Whilst I think the marketer is crazy to ignore the opportunity, I can quite understand how he got himself into this self-justifying situation. Second Life is not easy to explain, or the benefits easy to quantify, things that big corporations tend to like.

I've been really lucky to have a fantastic sponsor for the work we've started with No 7 on SL, a real support for trying it, engaging with the community, learning from it and then hopefully repeating the cycle over again. Boots is a fairly conservative environment, so even more encouraged that have been given the opportunity to embrace part of the future now.
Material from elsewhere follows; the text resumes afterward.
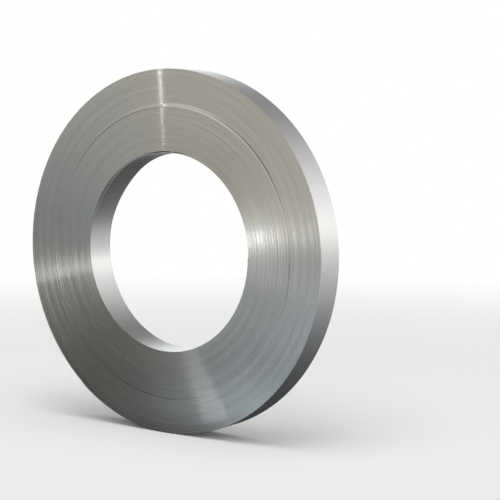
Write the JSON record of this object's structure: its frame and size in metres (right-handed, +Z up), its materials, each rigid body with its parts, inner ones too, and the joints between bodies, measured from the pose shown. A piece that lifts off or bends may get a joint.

So, yes, I think he's missed the point, and missed the opportunity. You know what, it's possibly not a loss, if he is not engaged in SL, then how can he hope to create an SL experience that will engage and add value for the community. It might be better for him to continue to sit this one out.

Hi, Helen. Would be very interested in hearing more about your experience with community engagement thus far in your initiative. If you are interested in chatting, please let me know!

Yes, Mark missed the point about Second Life - but I believe that someone one is involved with word of mouth marketing ought to understand 1) that everyone is an influencer; 2) people are distrubted in multiple "places." Therefore to say "people in Second Life" harkens back to a very old way of thinking about media.

SL is definitely not for every marketer - nor is every person a suitable engagement. But we just can't equate "place" anymore with "target market."